(Records that describe objects)
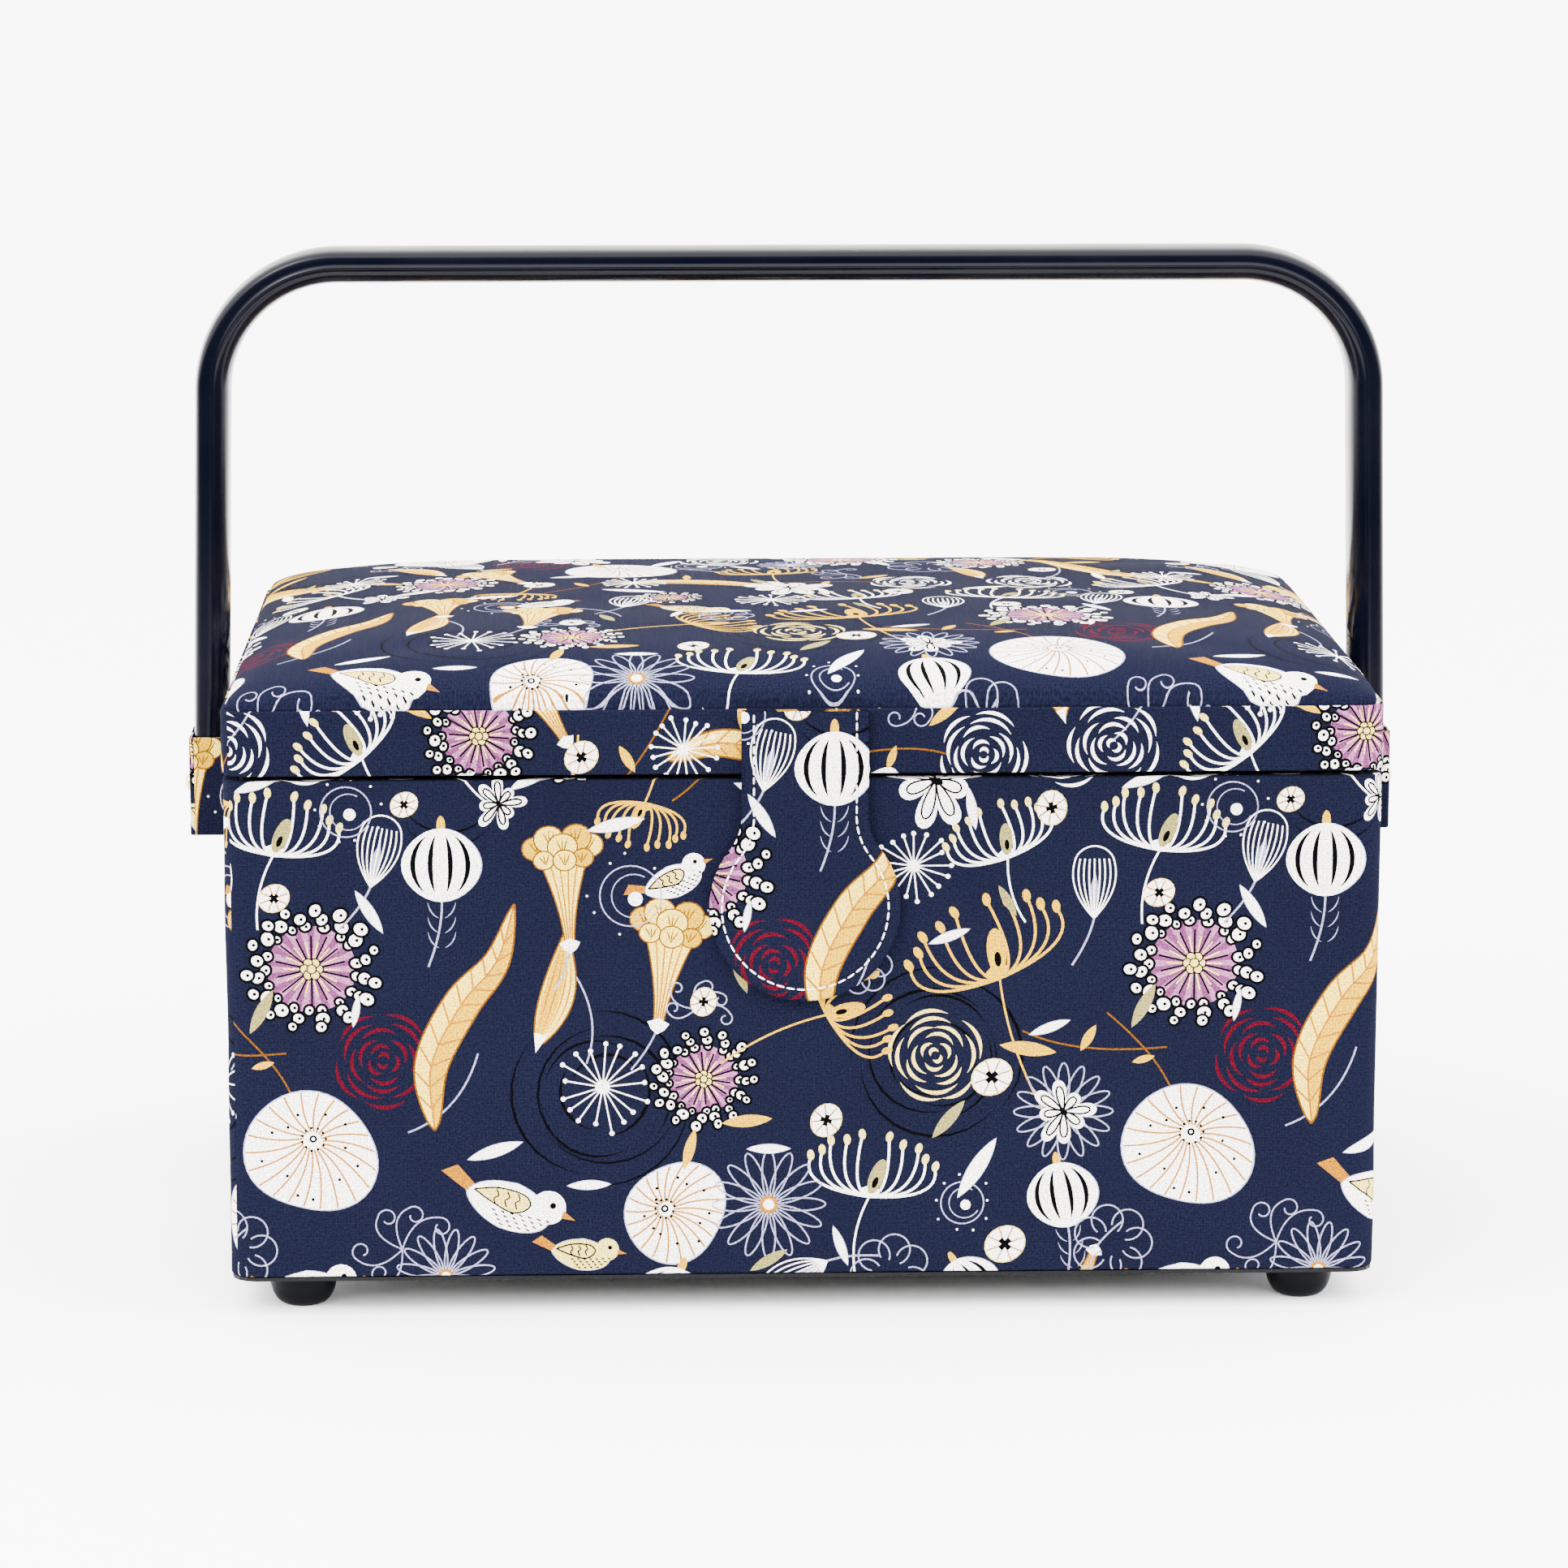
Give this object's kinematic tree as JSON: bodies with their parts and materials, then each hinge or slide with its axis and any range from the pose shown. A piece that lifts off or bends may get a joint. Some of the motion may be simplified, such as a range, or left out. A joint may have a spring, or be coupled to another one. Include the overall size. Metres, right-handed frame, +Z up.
{
  "type": "sewing box with trays",
  "caption": "Cloth-covered rectangular sewing box with a padded hinged lid, magnetic closing flap, swinging carrying handle, domed feet and lift-out trays.",
  "frame": {"origin": "on the floor, under the middle of the whole object's box", "axes": "+X along the box, to the right seen from the front; +Y to the back, with the flap on the -Y side; +Z up"},
  "size_m": [0.357, 0.2348, 0.288],
  "materials": {
    "printed_cloth": "dark navy cotton printed with flowers, leaves and birds in white, yellow, orange, pink and cream, plain weave, matte",
    "board": "dense grey board, matte",
    "dark_vinyl": "near-black grained vinyl sheet, semi-matte",
    "lining": "plain cream lining cloth, matte",
    "foam": "soft off-white foam",
    "elastic": "white woven elastic",
    "navy_plastic": "dark navy moulded plastic, glossy",
    "foot_plastic": "dark navy moulded plastic, satin",
    "tray_plastic": "off-white moulded plastic, semi-gloss",
    "brass": "bright brass-plated rivet, polished",
    "steel": "plain zinc-plated screw",
    "magnet": "nickel-plated magnet, satin",
    "cushion": "dark red cotton over wadding, matte"
  },
  "bodies": {
    "box": {"base_sheet": "dark_vinyl", "base_board": "board", "wall_front": "board", "wall_back": "board", "wall_left": "board", "wall_right": "board", "cover_wrap": "printed_cloth", "lining_wrap": "lining", "lining_floor": "lining", "tray_ledge_front": "lining", "tray_ledge_back": "lining", "body_magnet": "magnet", "hinge_cloth_lower": "printed_cloth", "foot_front_left": "foot_plastic", "foot_front_right": "foot_plastic", "foot_back_left": "foot_plastic", "foot_back_right": "foot_plastic", "foot_screw_front_left": "steel", "foot_screw_front_right": "steel", "foot_screw_back_left": "steel", "foot_screw_back_right": "steel", "rivet_washer_left": "brass", "rivet_washer_right": "brass", "rivet_spacer_left": "foot_plastic", "rivet_spacer_right": "foot_plastic"},
    "lid": {"lid_frame": "board", "lid_board": "board", "lid_foam": "foam", "lid_cover": "printed_cloth", "lid_band_cover": "printed_cloth", "lid_lining": "lining", "pin_cushion": "cushion", "lid_pocket": "lining", "pocket_elastic": "elastic", "hinge_cloth_upper": "printed_cloth"},
    "flap": {"flap_front_cloth": "printed_cloth", "flap_card": "board", "flap_back_cloth": "printed_cloth", "flap_magnet": "magnet"},
    "handle": {"handle_bar": "navy_plastic", "sleeve_left": "printed_cloth", "sleeve_right": "printed_cloth", "rivet_left": "brass", "rivet_right": "brass"},
    "tray_left": {"tray_left": "tray_plastic"},
    "tray_right": {"tray_right": "tray_plastic"}
  },
  "joints": [
    {"name": "lid_hinge", "type": "hinge", "parent": "box", "child": "lid", "pos_m": [0, 0.11685, 0.15245], "axis": [-1, 0, 0], "range_deg": [0, 100], "deforming": ["handle_bar"]},
    {"name": "handle_back", "type": "hinge", "parent": "box", "child": "handle", "pos_m": [0, 0.00125, 0.1304], "axis": [-1, 0, 0], "range_deg": [0, 111]},
    {"name": "flap_lift", "type": "hinge", "parent": "lid", "child": "flap", "pos_m": [0, -0.11445, 0.171], "axis": [-1, 0, 0], "range_deg": [0, 120]},
    {"name": "tray_left_lift", "type": "slide", "parent": "box", "child": "tray_left", "axis": [0, 0, 1], "range_m": [0, 0.088]},
    {"name": "tray_right_lift", "type": "slide", "parent": "box", "child": "tray_right", "axis": [0, 0, 1], "range_m": [0, 0.088]}
  ],
  "couplings": [
    {"joint": "handle_back", "follows": "lid_hinge", "ratio": 1.1},
    {"joint": "tray_left_lift", "follows": "lid_hinge", "m_per_rad": 0.05},
    {"joint": "tray_right_lift", "follows": "lid_hinge", "m_per_rad": 0.05}
  ]
}
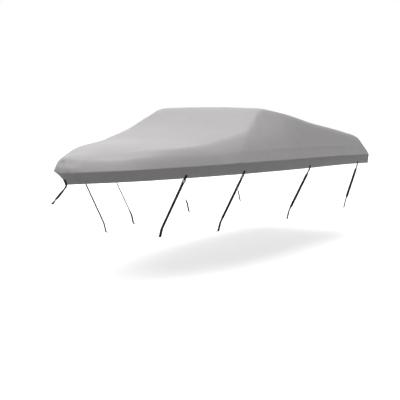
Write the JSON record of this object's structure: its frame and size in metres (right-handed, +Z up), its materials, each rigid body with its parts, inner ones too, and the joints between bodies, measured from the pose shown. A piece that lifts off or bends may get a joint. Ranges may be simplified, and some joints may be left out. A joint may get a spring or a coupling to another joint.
{
  "type": "boat cover",
  "caption": "Fitted cloth cover for a runabout boat, hollow, raised over the windshield, with a tucked-in skirt and webbing tie-down straps on slide buckles.",
  "frame": {"origin": "on the underside of the top, on the centre line, where the cloth rests on the middle of the windshield", "axes": "-X towards the bow, +X towards the stern, -Y port, +Y starboard, +Z up; the cover is as it sits on a level boat"},
  "size_m": [5.5511, 2.14, 1.412],
  "materials": {
    "top_cloth": "matte coated polyester weave, light grey",
    "skirt_cloth": "matte coated polyester weave, light grey",
    "webbing": "black polypropylene webbing, flat weave",
    "buckle_plastic": "moulded black plastic, satin"
  },
  "bodies": {
    "root": {"cover_top": "top_cloth", "cover_skirt": "skirt_cloth", "tab_port_1": "webbing", "tab_port_2": "webbing", "tab_port_3": "webbing", "tab_port_4": "webbing", "tab_star_1": "webbing", "tab_star_2": "webbing", "tab_star_3": "webbing", "tab_star_4": "webbing", "strap_port_1": "webbing", "strap_port_2": "webbing", "strap_port_3": "webbing", "strap_port_4": "webbing", "strap_star_1": "webbing", "strap_star_2": "webbing", "strap_star_3": "webbing", "strap_star_4": "webbing", "strap_bow": "webbing", "buckle_port_1": "buckle_plastic", "buckle_port_2": "buckle_plastic", "buckle_port_3": "buckle_plastic", "buckle_port_4": "buckle_plastic", "buckle_star_1": "buckle_plastic", "buckle_star_2": "buckle_plastic", "buckle_star_3": "buckle_plastic", "buckle_star_4": "buckle_plastic"}
  },
  "joints": []
}
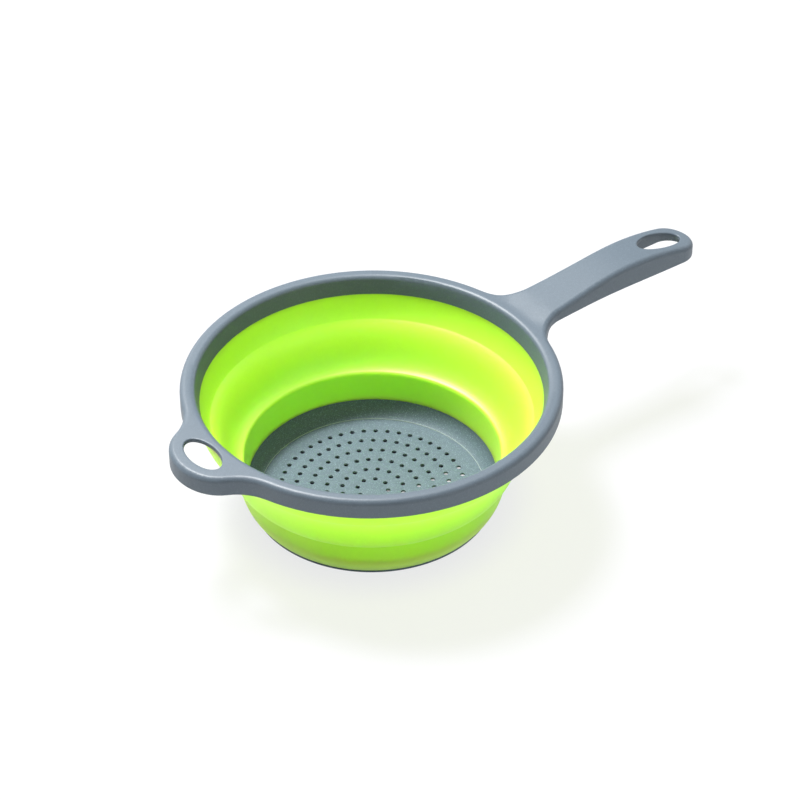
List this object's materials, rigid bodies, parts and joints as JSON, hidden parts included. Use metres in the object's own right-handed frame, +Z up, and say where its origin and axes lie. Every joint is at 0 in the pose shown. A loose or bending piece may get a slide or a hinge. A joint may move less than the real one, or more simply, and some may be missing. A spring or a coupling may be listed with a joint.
{
  "type": "collapsible colander",
  "caption": "Round strainer with a stiff rim, a long handle, a helper tab, a folding flexible wall and a perforated base.",
  "frame": {"origin": "centre of the flat underside of the base, on the bowl's axis", "axes": "+Z up along the bowl's axis, +X along the handle, -X towards the helper tab"},
  "size_m": [0.3381, 0.201, 0.0865],
  "materials": {
    "rim_plastic": "fine-grained satin moulding",
    "wall_elastomer": "smooth silky flexible moulding",
    "base_plastic": "speckled satin moulding"
  },
  "bodies": {
    "base_body": {"base_ring": "base_plastic", "strainer_disc": "base_plastic", "wall_lower_band": "wall_elastomer", "wall_lip_fold": "wall_elastomer", "wall_shoulder": "wall_elastomer"},
    "rim_body": {"rim_handle_frame": "rim_plastic", "wall_top_band": "wall_elastomer", "wall_crease_fold": "wall_elastomer"}
  },
  "joints": [
    {"name": "collapse", "type": "slide", "parent": "base_body", "child": "rim_body", "axis": [0, 0, -1], "range_m": [0, 0.046], "deforming": ["wall_crease_fold", "wall_shoulder", "wall_lip_fold"]}
  ]
}
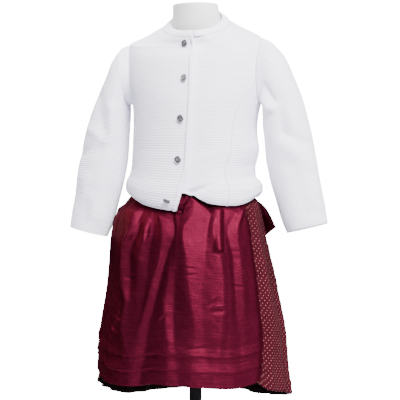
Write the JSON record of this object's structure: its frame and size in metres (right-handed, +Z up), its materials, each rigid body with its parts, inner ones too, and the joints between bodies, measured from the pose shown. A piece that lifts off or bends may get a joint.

**Your task:** Return the full material word for word. Do not include the pictures.

**Correct result:**
Give this object's kinematic tree as JSON: bodies with their parts and materials, then each hinge or slide with its axis and any range from the pose shown. A piece that lifts off or bends may get a joint. Some of the motion may be simplified, such as a range, or left out. A joint may have a spring, or be coupled to another one. Include the overall size. Metres, right-handed frame, +Z up.
{
  "type": "sewing box with trays",
  "caption": "Cloth-covered rectangular sewing box with a padded hinged lid, magnetic closing flap, swinging carrying handle, domed feet and lift-out trays.",
  "frame": {"origin": "on the floor, under the middle of the whole object's box", "axes": "+X along the box, to the right seen from the front; +Y to the back, with the flap on the -Y side; +Z up"},
  "size_m": [0.357, 0.2348, 0.288],
  "materials": {
    "printed_cloth": "dark navy cotton printed with flowers, leaves and birds in white, yellow, orange, pink and cream, plain weave, matte",
    "board": "dense grey board, matte",
    "dark_vinyl": "near-black grained vinyl sheet, semi-matte",
    "lining": "plain cream lining cloth, matte",
    "foam": "soft off-white foam",
    "elastic": "white woven elastic",
    "navy_plastic": "dark navy moulded plastic, glossy",
    "foot_plastic": "dark navy moulded plastic, satin",
    "tray_plastic": "off-white moulded plastic, semi-gloss",
    "brass": "bright brass-plated rivet, polished",
    "steel": "plain zinc-plated screw",
    "magnet": "nickel-plated magnet, satin",
    "cushion": "dark red cotton over wadding, matte"
  },
  "bodies": {
    "box": {"base_sheet": "dark_vinyl", "base_board": "board", "wall_front": "board", "wall_back": "board", "wall_left": "board", "wall_right": "board", "cover_wrap": "printed_cloth", "lining_wrap": "lining", "lining_floor": "lining", "tray_ledge_front": "lining", "tray_ledge_back": "lining", "body_magnet": "magnet", "hinge_cloth_lower": "printed_cloth", "foot_front_left": "foot_plastic", "foot_front_right": "foot_plastic", "foot_back_left": "foot_plastic", "foot_back_right": "foot_plastic", "foot_screw_front_left": "steel", "foot_screw_front_right": "steel", "foot_screw_back_left": "steel", "foot_screw_back_right": "steel", "rivet_washer_left": "brass", "rivet_washer_right": "brass", "rivet_spacer_left": "foot_plastic", "rivet_spacer_right": "foot_plastic"},
    "lid": {"lid_frame": "board", "lid_board": "board", "lid_foam": "foam", "lid_cover": "printed_cloth", "lid_band_cover": "printed_cloth", "lid_lining": "lining", "pin_cushion": "cushion", "lid_pocket": "lining", "pocket_elastic": "elastic", "hinge_cloth_upper": "printed_cloth"},
    "flap": {"flap_front_cloth": "printed_cloth", "flap_card": "board", "flap_back_cloth": "printed_cloth", "flap_magnet": "magnet"},
    "handle": {"handle_bar": "navy_plastic", "sleeve_left": "printed_cloth", "sleeve_right": "printed_cloth", "rivet_left": "brass", "rivet_right": "brass"},
    "tray_left": {"tray_left": "tray_plastic"},
    "tray_right": {"tray_right": "tray_plastic"}
  },
  "joints": [
    {"name": "lid_hinge", "type": "hinge", "parent": "box", "child": "lid", "pos_m": [0, 0.11685, 0.15245], "axis": [-1, 0, 0], "range_deg": [0, 100], "deforming": ["handle_bar"]},
    {"name": "handle_back", "type": "hinge", "parent": "box", "child": "handle", "pos_m": [0, 0.00125, 0.1304], "axis": [-1, 0, 0], "range_deg": [0, 111]},
    {"name": "flap_lift", "type": "hinge", "parent": "lid", "child": "flap", "pos_m": [0, -0.11445, 0.171], "axis": [-1, 0, 0], "range_deg": [0, 120]},
    {"name": "tray_left_lift", "type": "slide", "parent": "box", "child": "tray_left", "axis": [0, 0, 1], "range_m": [0, 0.088]},
    {"name": "tray_right_lift", "type": "slide", "parent": "box", "child": "tray_right", "axis": [0, 0, 1], "range_m": [0, 0.088]}
  ],
  "couplings": [
    {"joint": "handle_back", "follows": "lid_hinge", "ratio": 1.1},
    {"joint": "tray_left_lift", "follows": "lid_hinge", "m_per_rad": 0.05},
    {"joint": "tray_right_lift", "follows": "lid_hinge", "m_per_rad": 0.05}
  ]
}
Write the JSON record of this object's structure: its frame and size in metres (right-handed, +Z up), its materials, each rigid body with its parts, inner ones too, and the joints between bodies, measured from the pose shown. A piece that lifts off or bends may get a joint. Ranges may be simplified, and some joints may be left out. A joint may get a spring or a coupling to another joint.
{
  "type": "boat cover",
  "caption": "Fitted cloth cover for a runabout boat, hollow, raised over the windshield, with a tucked-in skirt and webbing tie-down straps on slide buckles.",
  "frame": {"origin": "on the underside of the top, on the centre line, where the cloth rests on the middle of the windshield", "axes": "-X towards the bow, +X towards the stern, -Y port, +Y starboard, +Z up; the cover is as it sits on a level boat"},
  "size_m": [5.5511, 2.14, 1.412],
  "materials": {
    "top_cloth": "matte coated polyester weave, light grey",
    "skirt_cloth": "matte coated polyester weave, light grey",
    "webbing": "black polypropylene webbing, flat weave",
    "buckle_plastic": "moulded black plastic, satin"
  },
  "bodies": {
    "root": {"cover_top": "top_cloth", "cover_skirt": "skirt_cloth", "tab_port_1": "webbing", "tab_port_2": "webbing", "tab_port_3": "webbing", "tab_port_4": "webbing", "tab_star_1": "webbing", "tab_star_2": "webbing", "tab_star_3": "webbing", "tab_star_4": "webbing", "strap_port_1": "webbing", "strap_port_2": "webbing", "strap_port_3": "webbing", "strap_port_4": "webbing", "strap_star_1": "webbing", "strap_star_2": "webbing", "strap_star_3": "webbing", "strap_star_4": "webbing", "strap_bow": "webbing", "buckle_port_1": "buckle_plastic", "buckle_port_2": "buckle_plastic", "buckle_port_3": "buckle_plastic", "buckle_port_4": "buckle_plastic", "buckle_star_1": "buckle_plastic", "buckle_star_2": "buckle_plastic", "buckle_star_3": "buckle_plastic", "buckle_star_4": "buckle_plastic"}
  },
  "joints": []
}
List this object's materials, rigid bodies, parts and joints as JSON, hidden parts included. Use metres in the object's own right-handed frame, +Z up, and say where its origin and axes lie. Every joint is at 0 in the pose shown. A loose or bending piece may get a slide or a hinge. A joint may move less than the real one, or more simply, and some may be missing. A spring or a coupling may be listed with a joint.
{
  "type": "collapsible colander",
  "caption": "Round strainer with a stiff rim, a long handle, a helper tab, a folding flexible wall and a perforated base.",
  "frame": {"origin": "centre of the flat underside of the base, on the bowl's axis", "axes": "+Z up along the bowl's axis, +X along the handle, -X towards the helper tab"},
  "size_m": [0.3381, 0.201, 0.0865],
  "materials": {
    "rim_plastic": "fine-grained satin moulding",
    "wall_elastomer": "smooth silky flexible moulding",
    "base_plastic": "speckled satin moulding"
  },
  "bodies": {
    "base_body": {"base_ring": "base_plastic", "strainer_disc": "base_plastic", "wall_lower_band": "wall_elastomer", "wall_lip_fold": "wall_elastomer", "wall_shoulder": "wall_elastomer"},
    "rim_body": {"rim_handle_frame": "rim_plastic", "wall_top_band": "wall_elastomer", "wall_crease_fold": "wall_elastomer"}
  },
  "joints": [
    {"name": "collapse", "type": "slide", "parent": "base_body", "child": "rim_body", "axis": [0, 0, -1], "range_m": [0, 0.046], "deforming": ["wall_crease_fold", "wall_shoulder", "wall_lip_fold"]}
  ]
}
Write the JSON record of this object's structure: its frame and size in metres (right-handed, +Z up), its materials, each rigid body with its parts, inner ones too, and the joints between bodies, measured from the pose shown. A piece that lifts off or bends may get a joint.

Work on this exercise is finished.